The remaining Private Placement Units are comprised of one Share and one share purchase warrant (a "Warrant"). Each Warrant will entitle the holder to purchase for a period of twenty-four (24) months one additional Share at an exercise price of C$0.25.

The Private Placement included participation by insiders of the Company in the aggregate amount of 3,037,185 Units. The participation in the placement by these insiders constitutes a related party transaction within the meaning of Policy 5.9 of the TSX Venture Exchange and Multilateral Instrument 61-101 - Protection of Minority Security Holders in Special Transactions ("MI 61-101"). In connection with the participation by the insiders, the Company relied upon the exemptions from the formal valuation and minority shareholder approval requirements of MI 61-101 set forth in sections 5.5(a) and 5.7(1)(a) of MI 61-101 on the basis that the fair market value (as determined under MI 61-101) of the participation did not exceed twenty-five percent of the market capitalization of the Company (as determined under MI 61-101).

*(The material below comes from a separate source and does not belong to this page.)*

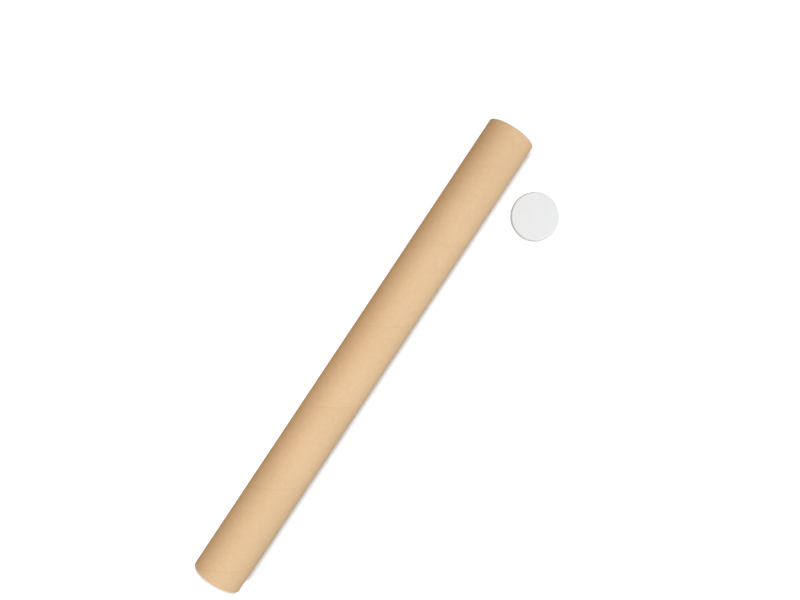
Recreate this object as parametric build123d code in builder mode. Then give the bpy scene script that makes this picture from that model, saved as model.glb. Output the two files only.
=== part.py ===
from build123d import *
import os
from math import cos, radians, sin, tan

os.makedirs("parts", exist_ok=True)

# A kraft board mailing tube lying on its side, with a white push-in cap in one end
# and the other end's cap pulled out and set down beside the open mouth.
# Millimetres, +Z up. The tube lies along X with its mouth towards +X. The origin is
# on the supporting surface, under the middle of everything that stands on it.

# Tube, wound from board and sawn square
tube_length = 650.0
bore_diameter = 60.0
tube_wall = 1.5
cut_edge_chamfer = 0.2

# Cap flange, the part that stays outside the tube
flange_setback = 0.2  # from the tube's outside in to the flange's edge
flange_thickness = 3.0
flange_edge_radius = 2.2
edge_flats = 5  # that the rounded edge is made of
flange_back_chamfer = 0.3

# Cap plug, the part that goes into the bore
plug_depth = 9.0
plug_clearance = 0.05  # between the plug's ribs and the bore
land_depth = 2.5  # full-round band next to the flange, as wide as the ribs
skirt_wall = 1.2
skirt_draft = 1.0  # degrees, both sides, so that the moulding leaves its tool
plate_thickness = 2.0  # of the flat face, which closes the plug
inner_corner = 1.0  # leg of the thickened corner between plate and skirt
lead_in_height = 1.2
lead_in_width = 0.35
gate_diameter = 4.0  # where the plastic was fed in, at the middle of the inner side
gate_height = 0.4

# Grip ribs round the plug
rib_count = 8
rib_width = 1.6
rib_height = 0.35

# Where the pulled cap was set down
loose_cap_gap = 23.0  # between the tube's side and the loose cap's edge
loose_cap_back = 63.0  # from the mouth back to the loose cap's centre

# Radii that follow from the sizes above
bore_radius = bore_diameter / 2
tube_radius = bore_radius + tube_wall
flange_radius = tube_radius - flange_setback
land_radius = bore_radius - plug_clearance
skirt_radius = land_radius - rib_height
inner_radius = skirt_radius - skirt_wall

# Heights along the cap's axis, from the flange's back face, which seats on the tube
floor_height = flange_thickness - plate_thickness
lead_in_top = lead_in_height - plug_depth
skirt_tip_radius = skirt_radius - (plug_depth - land_depth - lead_in_height) * tan(radians(skirt_draft))
inner_tip_radius = inner_radius + (plug_depth + floor_height - inner_corner) * tan(radians(skirt_draft))
tip_radius = skirt_tip_radius - lead_in_width

# Places: the tube and both caps lie evenly round the origin
sawn_end_x = -(tube_length - flange_thickness) / 2
mouth_x = sawn_end_x + tube_length
tube_y = (2 * flange_radius + loose_cap_gap) / 2
loose_cap_x = mouth_x - loose_cap_back
loose_cap_y = tube_y - tube_radius - loose_cap_gap - flange_radius

# Each plane stands on the tube's or a cap's axis and looks out along it
winding_start = Plane(origin=(sawn_end_x, tube_y, tube_radius), x_dir=(0, 1, 0), z_dir=(1, 0, 0))
fitted_seat = Plane(origin=(sawn_end_x, tube_y, tube_radius), x_dir=(0, 1, 0), z_dir=(-1, 0, 0))
loose_seat = Plane(origin=(loose_cap_x, loose_cap_y, plug_depth), x_dir=(0, 1, 0), z_dir=(0, 0, 1))


def half_section(seat):
    """The plane that holds a cap's axis: its X is the radius and its Y the height above the seat."""
    return Plane(origin=seat.origin, x_dir=seat.x_dir, z_dir=seat.x_dir.cross(seat.z_dir))


def grip_ribs(seat):
    """A ring of upright ribs, round-crested at the land's radius and sloped off at the plug's tip."""
    with BuildPart() as ribs:
        with BuildSketch(seat.offset(-plug_depth)):
            with PolarLocations(land_radius, rib_count):
                Rectangle(2 * (rib_height + skirt_wall / 2), rib_width)
            Circle(land_radius, mode=Mode.INTERSECT)
        extrude(amount=plug_depth - land_depth)
        with BuildSketch(half_section(seat)):
            Polygon(
                (0, -land_depth),
                (land_radius, -land_depth),
                (land_radius, lead_in_top),
                (tip_radius, -plug_depth),
                (0, -plug_depth),
                align=None,
            )
        revolve(axis=Axis(seat.origin, seat.z_dir), mode=Mode.INTERSECT)
    return ribs


def end_cap(seat):
    """One moulded cap, its flange's back face on the seat plane and its plug behind it."""
    ribs = grip_ribs(seat)
    edge_centre = (flange_radius - flange_edge_radius, flange_thickness - flange_edge_radius)
    edge_turns = [radians(90 * step / edge_flats) for step in range(edge_flats + 1)]
    with BuildPart() as cap:
        with BuildSketch(half_section(seat)):
            with BuildLine():
                # round the half section as (radius, height): the flat face,
                Polyline(
                    (0, flange_thickness),
                    # the flange's edge, rounded in a few flats,
                    *[
                        (
                            edge_centre[0] + flange_edge_radius * sin(turn),
                            edge_centre[1] + flange_edge_radius * cos(turn),
                        )
                        for turn in edge_turns
                    ],
                    # the flange's back with its outer corner taken off,
                    (flange_radius, flange_back_chamfer),
                    (flange_radius - flange_back_chamfer, 0),
                    # the land, the drafted skirt and its lead-in,
                    (land_radius, 0),
                    (land_radius, -land_depth),
                    (skirt_radius, -land_depth),
                    (skirt_tip_radius, lead_in_top),
                    (tip_radius, -plug_depth),
                    # and back up inside, over the strengthened corner, to the axis
                    (inner_tip_radius, -plug_depth),
                    (inner_radius, floor_height - inner_corner),
                    (inner_radius - inner_corner, floor_height),
                    (0, floor_height),
                    close=True,
                )
            make_face()
        revolve(axis=Axis(seat.origin, seat.z_dir))
        add(ribs.part)
        with BuildSketch(seat.offset(floor_height)):
            Circle(gate_diameter / 2)
        extrude(amount=-gate_height)
    return cap


with BuildPart() as tube:
    with BuildSketch(winding_start):
        Circle(tube_radius)
        Circle(bore_radius, mode=Mode.SUBTRACT)
    extrude(amount=tube_length)
    chamfer(tube.edges().filter_by(GeomType.CIRCLE), length=cut_edge_chamfer)
tube.part.label = "tube"
export_step(tube.part, "parts/tube.step")

end_cap_fitted = end_cap(fitted_seat)
end_cap_fitted.part.label = "end_cap_fitted"
export_step(end_cap_fitted.part, "parts/end_cap_fitted.step")

end_cap_loose = end_cap(loose_seat)
end_cap_loose.part.label = "end_cap_loose"
export_step(end_cap_loose.part, "parts/end_cap_loose.step")
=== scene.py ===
import bpy
import numpy as np
from mathutils import Matrix, Vector


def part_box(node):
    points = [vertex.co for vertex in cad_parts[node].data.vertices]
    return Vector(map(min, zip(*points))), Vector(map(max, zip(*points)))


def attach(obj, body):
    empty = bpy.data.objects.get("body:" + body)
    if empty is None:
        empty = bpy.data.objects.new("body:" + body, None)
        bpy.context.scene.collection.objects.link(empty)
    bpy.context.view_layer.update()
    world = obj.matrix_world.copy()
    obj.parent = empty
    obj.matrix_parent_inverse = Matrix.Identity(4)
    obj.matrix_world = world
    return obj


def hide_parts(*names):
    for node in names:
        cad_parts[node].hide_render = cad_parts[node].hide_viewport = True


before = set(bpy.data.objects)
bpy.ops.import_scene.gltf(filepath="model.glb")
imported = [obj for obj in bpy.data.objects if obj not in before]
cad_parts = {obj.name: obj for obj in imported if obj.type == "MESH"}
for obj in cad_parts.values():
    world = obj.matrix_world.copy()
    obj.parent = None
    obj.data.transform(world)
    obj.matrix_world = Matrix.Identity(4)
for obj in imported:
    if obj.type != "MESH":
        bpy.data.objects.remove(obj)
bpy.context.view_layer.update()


# The board tube: an outer strip of brown kraft paper over plies of grey-brown board, wound on a
# mandrel side by side along a screw line, glued into one wall and sawn square at both ends.
# Only the strip's own butting edges show, as a hairline that runs round the tube like a screw.
mm = 0.001
tube_low, tube_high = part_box("tube")
tube_length = tube_high.x - tube_low.x
tube_radius = (tube_high.z - tube_low.z) / 2
wall = 1.5 * mm
bore_radius = tube_radius - wall
axis_y = (tube_low.y + tube_high.y) / 2
axis_z = (tube_low.z + tube_high.z) / 2

# how the strips are wound
winding_pitch = 115 * mm  # along the tube for one turn of a strip
strip_lean = np.arctan2(winding_pitch, 2 * np.pi * tube_radius)
strip_width = winding_pitch * np.cos(strip_lean)
seam_start = 0.53  # radians round from +Y, where the seam meets the closed end
seam_half_width = 0.25 * mm
seam_depth = 0.12 * mm
hidden_seam_half_width = 2.2 * mm  # an inner ply's seam, felt through the outer strip
hidden_seam_depth = 0.035 * mm

# the sawn rim: its two rounded corners, and the plies that it shows
rim_round = 0.2 * mm
kraft_ply = 0.32 * mm
board_ply = 0.42 * mm
ply_line_count = 3
ply_line_half_width = 0.035 * mm
ply_line_depth = 0.05 * mm

# how fine the mesh is: rings along it, columns round it, and places beside a line in half widths
outer_rings = 430
bore_rings = 320
rim_round_rings = 5
even_columns = 84
beside_seam = np.array([0.25, 0.5, 0.75, 1, 1.4, 2, 3])
beside_hidden_seam = np.array([0.4, 0.8, 1.2])
beside_ply_line = np.array([0.5, 1.0, 1.6])
clear_of_seam = 4.5 * seam_half_width  # no even column is this near
clear_of_hidden_seam = 1.4 * hidden_seam_half_width

paper_slot, cut_slot, liner_slot = range(3)  # the tube's materials, in order


def both_sides(places):
    """The line itself, and the places on both sides of it."""
    return np.concatenate([-places[::-1], [0], places])


def bump_of(distance, half_width):
    """1 on the line and 0 past half_width of it: (1 - (distance / half_width)^2)^2."""
    return np.clip(1 - (distance / half_width) ** 2, 0, None) ** 2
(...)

All securities issued under the Private Placement will be subject to a hold period of four months and one day from the closing date. In connection with the closing of the Private Placement, the Company paid finders' fees totaling $25,568. The Private Placement and finders' fees are subject to regulatory approval.

FOR FURTHER INFORMATION, PLEASE CONTACT:

Todd Hilditch

Chief Executive Officer

Tel: (604) 443-3831

Neither the TSX Venture Exchange nor its Regulation Services Provider (as that term is defined in the policies of the TSX Venture Exchange) accepts responsibility for the adequacy or accuracy of this release.

Cautionary statement regarding forward-looking information

This press release contains statements which constitute "forward-looking information" under applicable Canadian securities laws, including statements regarding the completion of the Private Placement as well as plans, intentions, beliefs and current expectations of the Company, its directors, or its officers with respect to the future business activities of the Company. The words "may", "would", "could", "will", "intend", "plan", "anticipate", "believe", "estimate", "expect" and similar expressions, as they relate to the Company, or its management, are intended to identify such forward-looking information. Although Riley Gold believes that the expectations reflected in these forward-looking statements are reasonable, undue reliance should not be placed on them because Riley Gold can give no assurance that they will prove to be correct. Since forward-looking statements address future events and conditions, by their very nature they involve inherent risks and uncertainties and the Company's future business activities may differ materially from those in the forward-looking information as a result of various factors, including, but not limited to, fluctuations in market prices, successes of the operations of the Company, continued availability of capital and financing and general economic, market or business conditions and the ability to obtain the requisite approvals of the TSX Venture Exchange, or failure to meet other conditions to closing, to the transactions reflected in this press release. The Private Placement and other transactions may not be completed at all if these approvals are not obtained or some other condition to the closing is not satisfied. Investors are cautioned that any such forward-looking information is not a guarantee of future business activities and involves risks and uncertainties. Additional information on these and other factors that could affect Riley Gold operations and financial results are included in reports on file with Canadian securities regulatory authorities and may be accessed through the SEDAR+ website (www.sedarplus.ca). There can be no assurances that such information will prove accurate and, therefore, readers are advised to rely on their own evaluation of such uncertainties. The Company does not assume any obligation to update any forward-looking information except as required under the applicable securities laws.

THIS NEWS RELEASE IS NOT FOR DISTRIBUTION TO THE UNITED STATES NEWSWIRE SERVICES
OR FOR DISSEMINATION IN THE UNITED STATES. ANY FAILURE TO COMPLY WITH THIS RESTRICTION
MAY CONSTITUTE A VIOLATION OF U.S. SECURITIES LAWS.